┌─ GIVEN INFORMATION
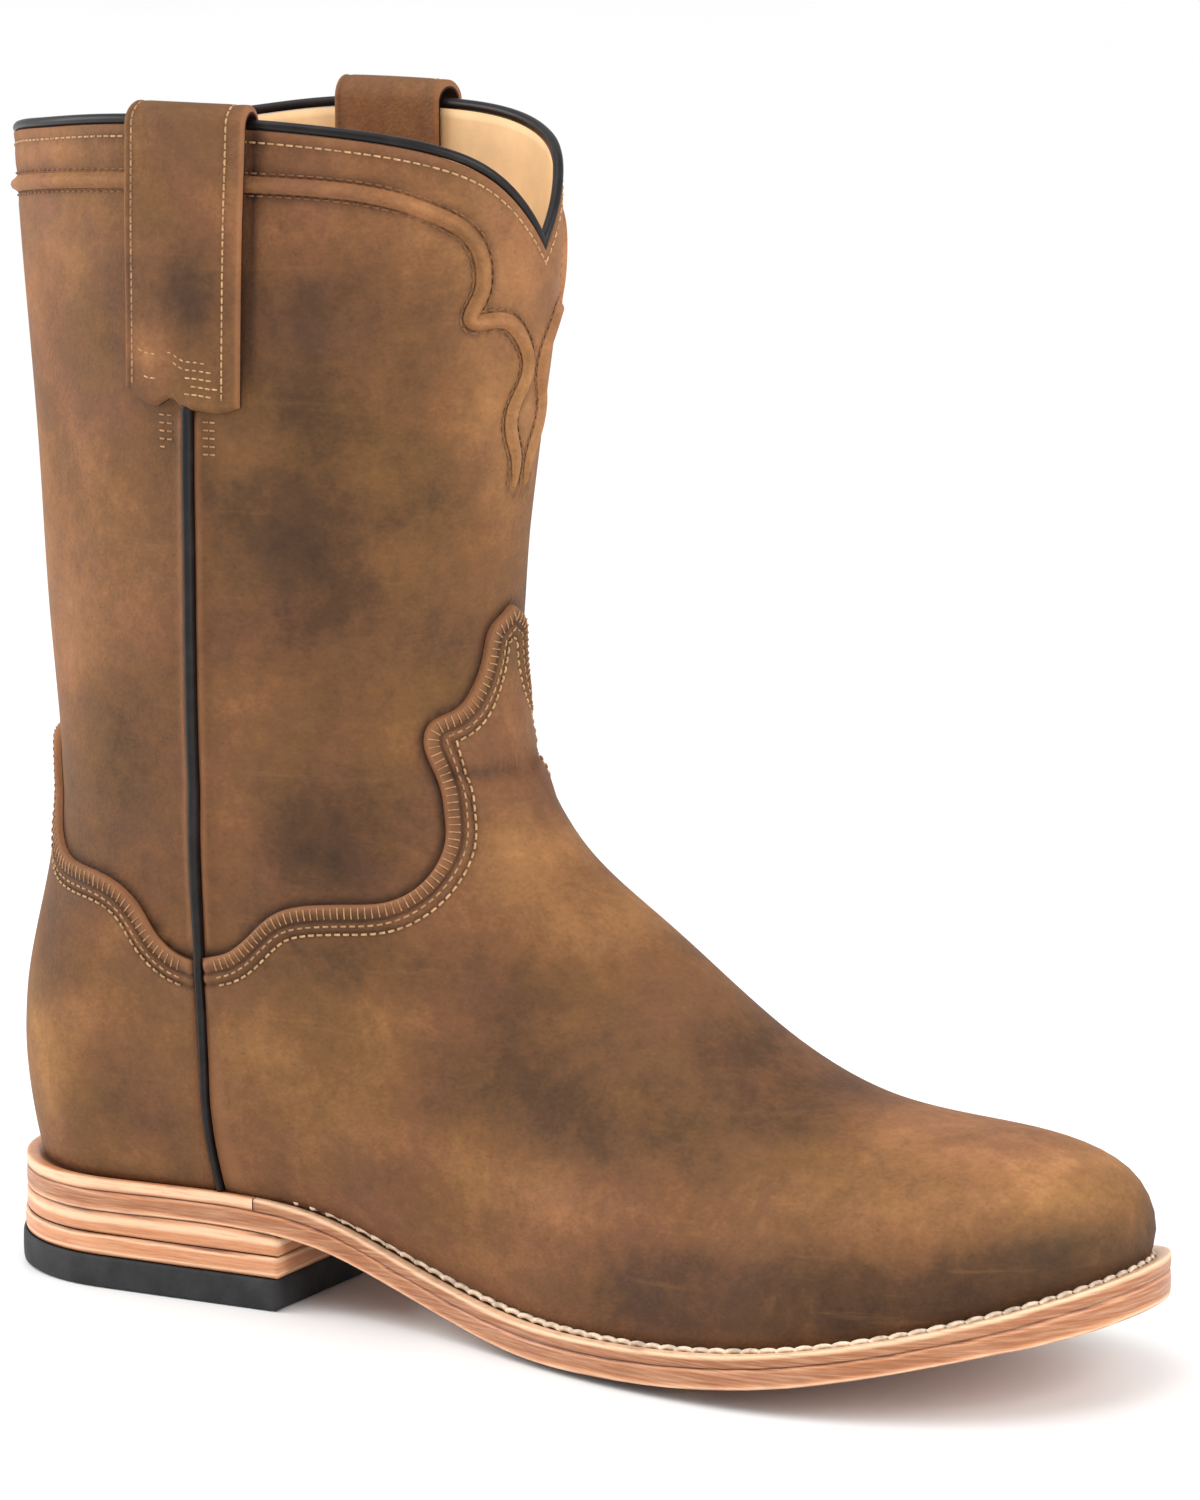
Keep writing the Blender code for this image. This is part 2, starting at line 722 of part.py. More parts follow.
└─
┌─ GIVEN INFORMATION
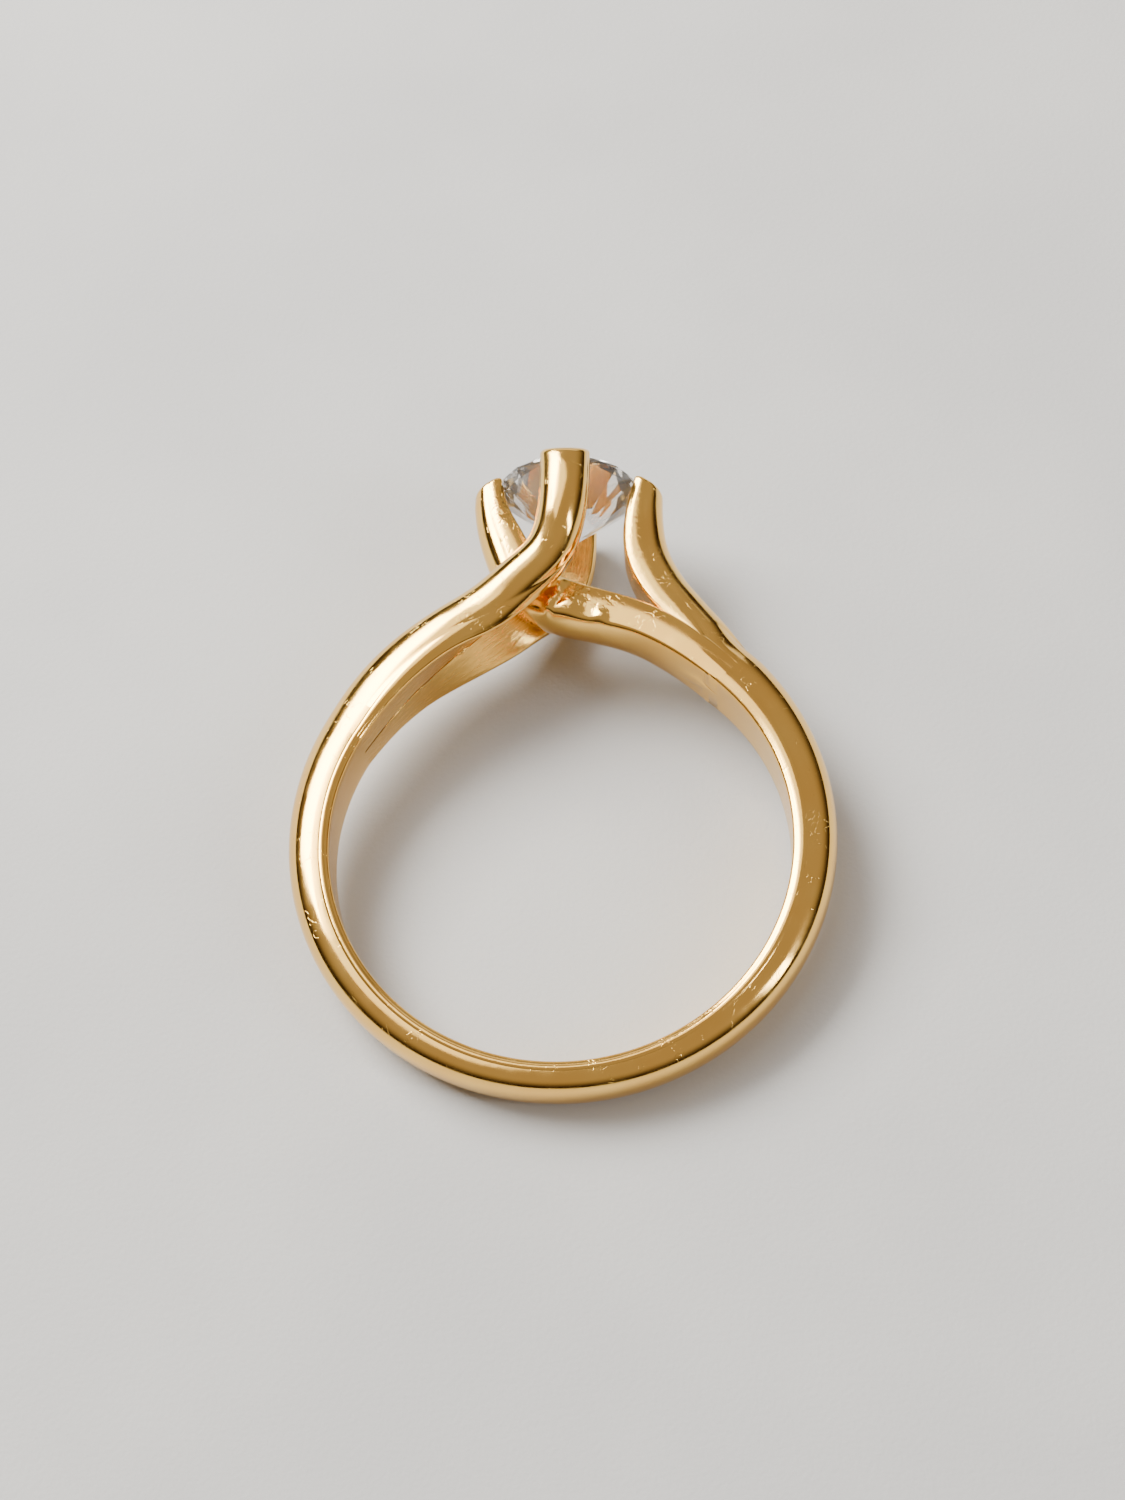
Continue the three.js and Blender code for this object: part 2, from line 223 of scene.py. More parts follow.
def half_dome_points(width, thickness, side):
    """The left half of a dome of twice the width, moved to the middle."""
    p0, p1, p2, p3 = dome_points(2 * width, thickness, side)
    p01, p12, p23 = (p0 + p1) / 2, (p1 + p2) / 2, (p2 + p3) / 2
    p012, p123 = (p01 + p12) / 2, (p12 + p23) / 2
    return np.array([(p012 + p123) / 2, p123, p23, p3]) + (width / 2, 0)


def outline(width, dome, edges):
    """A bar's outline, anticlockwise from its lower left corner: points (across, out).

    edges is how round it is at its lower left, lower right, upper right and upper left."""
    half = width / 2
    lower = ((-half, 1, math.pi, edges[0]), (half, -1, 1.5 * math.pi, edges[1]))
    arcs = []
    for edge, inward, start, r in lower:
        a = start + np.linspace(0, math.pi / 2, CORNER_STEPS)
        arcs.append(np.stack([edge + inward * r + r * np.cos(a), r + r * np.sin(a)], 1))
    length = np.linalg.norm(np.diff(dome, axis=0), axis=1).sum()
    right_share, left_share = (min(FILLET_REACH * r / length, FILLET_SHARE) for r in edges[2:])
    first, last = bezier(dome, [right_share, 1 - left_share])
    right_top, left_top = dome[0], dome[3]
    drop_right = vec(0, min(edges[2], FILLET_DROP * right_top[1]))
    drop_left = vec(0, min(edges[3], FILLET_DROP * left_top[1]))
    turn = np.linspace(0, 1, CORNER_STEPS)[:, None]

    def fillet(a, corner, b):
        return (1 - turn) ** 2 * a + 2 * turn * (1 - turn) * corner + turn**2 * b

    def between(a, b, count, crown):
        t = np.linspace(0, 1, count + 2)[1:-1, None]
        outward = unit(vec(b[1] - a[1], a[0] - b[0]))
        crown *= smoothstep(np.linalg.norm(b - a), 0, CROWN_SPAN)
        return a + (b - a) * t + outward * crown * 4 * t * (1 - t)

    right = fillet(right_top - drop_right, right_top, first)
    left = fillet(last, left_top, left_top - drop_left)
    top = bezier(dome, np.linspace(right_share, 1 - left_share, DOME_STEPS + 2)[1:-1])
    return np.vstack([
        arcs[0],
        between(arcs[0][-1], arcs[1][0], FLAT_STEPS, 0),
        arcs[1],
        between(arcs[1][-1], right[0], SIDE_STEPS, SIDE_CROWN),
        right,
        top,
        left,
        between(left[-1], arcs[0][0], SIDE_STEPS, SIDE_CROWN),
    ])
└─
┌─ GIVEN INFORMATION
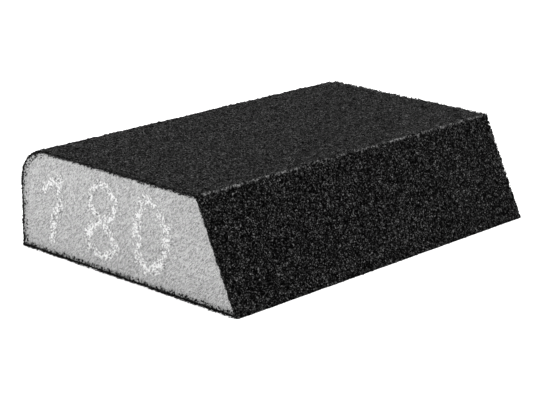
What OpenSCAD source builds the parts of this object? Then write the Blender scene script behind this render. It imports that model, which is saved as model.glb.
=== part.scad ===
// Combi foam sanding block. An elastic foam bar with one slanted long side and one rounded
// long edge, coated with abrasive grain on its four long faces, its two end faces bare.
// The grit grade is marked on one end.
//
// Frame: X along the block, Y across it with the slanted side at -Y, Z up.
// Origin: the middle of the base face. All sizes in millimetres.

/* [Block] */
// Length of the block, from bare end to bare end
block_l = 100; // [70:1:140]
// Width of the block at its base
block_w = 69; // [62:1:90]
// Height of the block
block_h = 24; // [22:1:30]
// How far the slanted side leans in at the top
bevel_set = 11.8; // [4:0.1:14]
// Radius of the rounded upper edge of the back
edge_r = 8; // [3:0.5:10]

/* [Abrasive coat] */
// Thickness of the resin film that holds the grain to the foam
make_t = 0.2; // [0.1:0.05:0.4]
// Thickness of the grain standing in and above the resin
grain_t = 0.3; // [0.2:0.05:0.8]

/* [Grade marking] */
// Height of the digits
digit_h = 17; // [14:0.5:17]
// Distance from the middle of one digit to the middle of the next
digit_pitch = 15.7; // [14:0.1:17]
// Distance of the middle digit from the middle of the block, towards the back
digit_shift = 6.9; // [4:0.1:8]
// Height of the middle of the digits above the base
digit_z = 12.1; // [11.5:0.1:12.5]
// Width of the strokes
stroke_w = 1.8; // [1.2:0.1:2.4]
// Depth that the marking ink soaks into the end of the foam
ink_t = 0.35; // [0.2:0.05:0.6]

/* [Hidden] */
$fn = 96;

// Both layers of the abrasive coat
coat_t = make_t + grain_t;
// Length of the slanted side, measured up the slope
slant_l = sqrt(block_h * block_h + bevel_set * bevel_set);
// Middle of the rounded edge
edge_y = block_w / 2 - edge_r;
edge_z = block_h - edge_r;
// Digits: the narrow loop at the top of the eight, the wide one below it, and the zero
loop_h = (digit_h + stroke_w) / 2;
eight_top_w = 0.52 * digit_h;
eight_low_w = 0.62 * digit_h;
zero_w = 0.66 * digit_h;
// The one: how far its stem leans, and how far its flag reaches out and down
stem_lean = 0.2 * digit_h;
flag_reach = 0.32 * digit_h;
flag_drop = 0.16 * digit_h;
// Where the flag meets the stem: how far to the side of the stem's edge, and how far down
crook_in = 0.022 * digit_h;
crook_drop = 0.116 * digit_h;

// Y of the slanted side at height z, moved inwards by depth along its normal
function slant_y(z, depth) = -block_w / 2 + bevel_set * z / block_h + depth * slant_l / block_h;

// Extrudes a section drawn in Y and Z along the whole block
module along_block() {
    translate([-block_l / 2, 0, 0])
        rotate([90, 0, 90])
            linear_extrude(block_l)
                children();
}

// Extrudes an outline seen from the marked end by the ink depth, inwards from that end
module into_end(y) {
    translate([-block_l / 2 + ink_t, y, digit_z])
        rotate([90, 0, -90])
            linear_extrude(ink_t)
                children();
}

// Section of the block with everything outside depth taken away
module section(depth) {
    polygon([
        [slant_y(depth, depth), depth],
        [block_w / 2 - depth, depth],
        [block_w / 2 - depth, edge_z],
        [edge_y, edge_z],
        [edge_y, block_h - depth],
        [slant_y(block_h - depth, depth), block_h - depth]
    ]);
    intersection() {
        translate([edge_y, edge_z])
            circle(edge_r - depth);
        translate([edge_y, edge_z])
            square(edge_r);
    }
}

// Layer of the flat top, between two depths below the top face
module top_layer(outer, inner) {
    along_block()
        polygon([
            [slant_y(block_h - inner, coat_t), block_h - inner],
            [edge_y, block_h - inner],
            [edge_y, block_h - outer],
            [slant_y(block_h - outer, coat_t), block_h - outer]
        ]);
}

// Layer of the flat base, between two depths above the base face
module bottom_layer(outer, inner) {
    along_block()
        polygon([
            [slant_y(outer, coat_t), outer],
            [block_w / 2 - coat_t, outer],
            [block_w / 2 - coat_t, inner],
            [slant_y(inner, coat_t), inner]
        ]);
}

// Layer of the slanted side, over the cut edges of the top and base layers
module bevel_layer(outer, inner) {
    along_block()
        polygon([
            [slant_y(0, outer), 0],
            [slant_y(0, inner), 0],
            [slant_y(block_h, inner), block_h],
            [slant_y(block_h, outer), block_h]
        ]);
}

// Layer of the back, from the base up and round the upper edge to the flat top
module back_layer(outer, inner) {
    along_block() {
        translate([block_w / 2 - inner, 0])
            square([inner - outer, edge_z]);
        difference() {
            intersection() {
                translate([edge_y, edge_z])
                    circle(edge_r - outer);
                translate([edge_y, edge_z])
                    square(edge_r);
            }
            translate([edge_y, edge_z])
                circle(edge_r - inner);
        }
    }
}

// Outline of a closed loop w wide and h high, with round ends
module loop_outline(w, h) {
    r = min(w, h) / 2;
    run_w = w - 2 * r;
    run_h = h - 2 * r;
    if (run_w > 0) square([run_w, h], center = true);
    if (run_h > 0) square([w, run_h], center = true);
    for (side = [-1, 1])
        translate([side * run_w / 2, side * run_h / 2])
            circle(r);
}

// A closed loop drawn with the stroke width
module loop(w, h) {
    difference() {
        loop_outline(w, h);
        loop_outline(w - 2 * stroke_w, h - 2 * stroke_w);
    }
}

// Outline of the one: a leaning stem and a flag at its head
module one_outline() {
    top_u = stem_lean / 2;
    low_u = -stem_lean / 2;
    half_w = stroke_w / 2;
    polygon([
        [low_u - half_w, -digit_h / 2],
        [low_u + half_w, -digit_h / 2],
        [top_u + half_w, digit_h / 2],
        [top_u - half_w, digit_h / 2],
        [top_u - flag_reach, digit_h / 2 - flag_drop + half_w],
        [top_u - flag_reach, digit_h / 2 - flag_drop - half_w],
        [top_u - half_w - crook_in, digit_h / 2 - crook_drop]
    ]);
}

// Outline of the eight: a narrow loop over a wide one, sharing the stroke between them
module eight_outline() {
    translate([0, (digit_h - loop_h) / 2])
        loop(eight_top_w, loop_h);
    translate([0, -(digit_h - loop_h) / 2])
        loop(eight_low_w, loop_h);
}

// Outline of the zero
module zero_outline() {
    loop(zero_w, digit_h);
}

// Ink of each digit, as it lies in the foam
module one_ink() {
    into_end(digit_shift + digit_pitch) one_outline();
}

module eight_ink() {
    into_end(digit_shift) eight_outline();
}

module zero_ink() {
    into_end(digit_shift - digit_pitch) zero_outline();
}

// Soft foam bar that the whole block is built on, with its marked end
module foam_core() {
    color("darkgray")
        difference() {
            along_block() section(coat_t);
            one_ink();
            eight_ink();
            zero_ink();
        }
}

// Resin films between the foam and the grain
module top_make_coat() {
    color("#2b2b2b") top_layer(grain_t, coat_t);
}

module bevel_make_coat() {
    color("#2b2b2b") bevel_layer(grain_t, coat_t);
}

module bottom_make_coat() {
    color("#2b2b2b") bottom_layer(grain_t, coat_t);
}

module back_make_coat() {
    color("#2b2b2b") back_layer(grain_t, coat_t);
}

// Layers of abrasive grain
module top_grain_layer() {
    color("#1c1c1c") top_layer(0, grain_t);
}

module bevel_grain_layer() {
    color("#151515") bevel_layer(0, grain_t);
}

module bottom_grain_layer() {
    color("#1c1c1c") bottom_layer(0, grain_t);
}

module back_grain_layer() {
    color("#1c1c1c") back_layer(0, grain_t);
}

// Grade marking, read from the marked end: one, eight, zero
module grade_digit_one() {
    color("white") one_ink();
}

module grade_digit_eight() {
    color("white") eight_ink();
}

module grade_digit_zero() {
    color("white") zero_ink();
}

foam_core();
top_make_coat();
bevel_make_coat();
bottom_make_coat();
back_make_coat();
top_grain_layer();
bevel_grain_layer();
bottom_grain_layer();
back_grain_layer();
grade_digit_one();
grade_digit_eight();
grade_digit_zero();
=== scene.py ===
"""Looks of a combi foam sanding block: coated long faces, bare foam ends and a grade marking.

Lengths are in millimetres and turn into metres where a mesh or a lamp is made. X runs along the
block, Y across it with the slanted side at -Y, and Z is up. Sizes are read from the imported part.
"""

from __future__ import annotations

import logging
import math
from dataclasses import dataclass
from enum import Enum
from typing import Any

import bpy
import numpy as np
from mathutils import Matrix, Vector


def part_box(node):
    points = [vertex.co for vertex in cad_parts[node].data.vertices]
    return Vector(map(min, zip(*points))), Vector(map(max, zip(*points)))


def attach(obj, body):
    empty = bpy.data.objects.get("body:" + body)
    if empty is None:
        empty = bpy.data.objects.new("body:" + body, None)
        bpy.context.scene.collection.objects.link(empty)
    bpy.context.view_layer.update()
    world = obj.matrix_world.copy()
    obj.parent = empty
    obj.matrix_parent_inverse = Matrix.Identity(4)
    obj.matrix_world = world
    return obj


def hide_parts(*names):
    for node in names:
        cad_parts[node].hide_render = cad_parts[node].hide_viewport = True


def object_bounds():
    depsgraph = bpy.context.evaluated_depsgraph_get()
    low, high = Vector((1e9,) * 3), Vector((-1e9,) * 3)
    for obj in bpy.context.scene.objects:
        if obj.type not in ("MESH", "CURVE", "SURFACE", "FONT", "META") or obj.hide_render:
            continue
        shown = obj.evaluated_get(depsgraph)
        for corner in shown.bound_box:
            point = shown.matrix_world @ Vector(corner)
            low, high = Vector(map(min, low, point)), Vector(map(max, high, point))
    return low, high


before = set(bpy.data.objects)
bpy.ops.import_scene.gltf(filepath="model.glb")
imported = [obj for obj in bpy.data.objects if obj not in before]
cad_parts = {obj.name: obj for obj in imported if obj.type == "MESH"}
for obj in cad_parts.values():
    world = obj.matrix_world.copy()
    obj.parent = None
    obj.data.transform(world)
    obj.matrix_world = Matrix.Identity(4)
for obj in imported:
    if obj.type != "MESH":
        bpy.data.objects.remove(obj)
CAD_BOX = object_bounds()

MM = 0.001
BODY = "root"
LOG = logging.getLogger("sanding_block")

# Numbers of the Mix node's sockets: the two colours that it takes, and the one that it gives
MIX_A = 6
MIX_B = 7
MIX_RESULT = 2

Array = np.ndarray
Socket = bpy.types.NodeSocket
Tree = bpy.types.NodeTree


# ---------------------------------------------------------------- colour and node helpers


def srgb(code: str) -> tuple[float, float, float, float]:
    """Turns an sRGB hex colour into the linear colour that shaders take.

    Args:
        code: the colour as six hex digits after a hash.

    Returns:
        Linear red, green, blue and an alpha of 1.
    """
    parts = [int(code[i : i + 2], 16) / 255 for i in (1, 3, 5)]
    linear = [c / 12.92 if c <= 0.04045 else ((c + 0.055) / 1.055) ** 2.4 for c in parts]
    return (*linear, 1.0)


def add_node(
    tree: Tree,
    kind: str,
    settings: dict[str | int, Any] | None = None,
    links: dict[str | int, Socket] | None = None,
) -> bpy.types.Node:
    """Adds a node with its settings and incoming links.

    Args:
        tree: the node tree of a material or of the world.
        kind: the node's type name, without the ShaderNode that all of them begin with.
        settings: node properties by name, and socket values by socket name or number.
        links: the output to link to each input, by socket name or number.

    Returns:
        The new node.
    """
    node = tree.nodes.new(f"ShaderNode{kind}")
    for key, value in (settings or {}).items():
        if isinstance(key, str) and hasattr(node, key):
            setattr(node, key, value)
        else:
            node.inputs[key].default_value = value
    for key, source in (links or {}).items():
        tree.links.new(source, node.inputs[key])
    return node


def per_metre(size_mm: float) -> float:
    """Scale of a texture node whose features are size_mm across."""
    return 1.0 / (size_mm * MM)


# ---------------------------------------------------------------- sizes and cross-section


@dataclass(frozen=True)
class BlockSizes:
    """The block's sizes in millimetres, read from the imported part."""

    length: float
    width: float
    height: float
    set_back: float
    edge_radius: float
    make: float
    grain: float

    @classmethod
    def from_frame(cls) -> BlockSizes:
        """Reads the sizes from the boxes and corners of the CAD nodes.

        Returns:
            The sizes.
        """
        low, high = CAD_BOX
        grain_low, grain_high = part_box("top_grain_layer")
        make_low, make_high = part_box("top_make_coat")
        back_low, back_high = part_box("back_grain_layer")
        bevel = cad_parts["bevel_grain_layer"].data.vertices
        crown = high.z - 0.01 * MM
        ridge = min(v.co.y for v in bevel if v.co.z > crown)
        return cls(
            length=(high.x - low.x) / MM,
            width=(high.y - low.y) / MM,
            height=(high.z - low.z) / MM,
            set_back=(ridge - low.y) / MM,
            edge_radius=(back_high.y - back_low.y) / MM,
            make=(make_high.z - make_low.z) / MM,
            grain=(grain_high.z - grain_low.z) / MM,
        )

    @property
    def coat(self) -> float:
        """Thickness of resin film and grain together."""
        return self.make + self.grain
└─
> **WHAT YOU WILL DO**
As listed above, the lines from the line with "foam_core();" to the line with "from mathutils import Matrix, Vector" are to be echoed exactly, with both ends included and nothing added.

> **RESULT OF THIS EXERCISE**
foam_core();
top_make_coat();
bevel_make_coat();
bottom_make_coat();
back_make_coat();
top_grain_layer();
bevel_grain_layer();
bottom_grain_layer();
back_grain_layer();
grade_digit_one();
grade_digit_eight();
grade_digit_zero();
=== scene.py ===
"""Looks of a combi foam sanding block: coated long faces, bare foam ends and a grade marking.

Lengths are in millimetres and turn into metres where a mesh or a lamp is made. X runs along the
block, Y across it with the slanted side at -Y, and Z is up. Sizes are read from the imported part.
"""

from __future__ import annotations

import logging
import math
from dataclasses import dataclass
from enum import Enum
from typing import Any

import bpy
import numpy as np
from mathutils import Matrix, Vector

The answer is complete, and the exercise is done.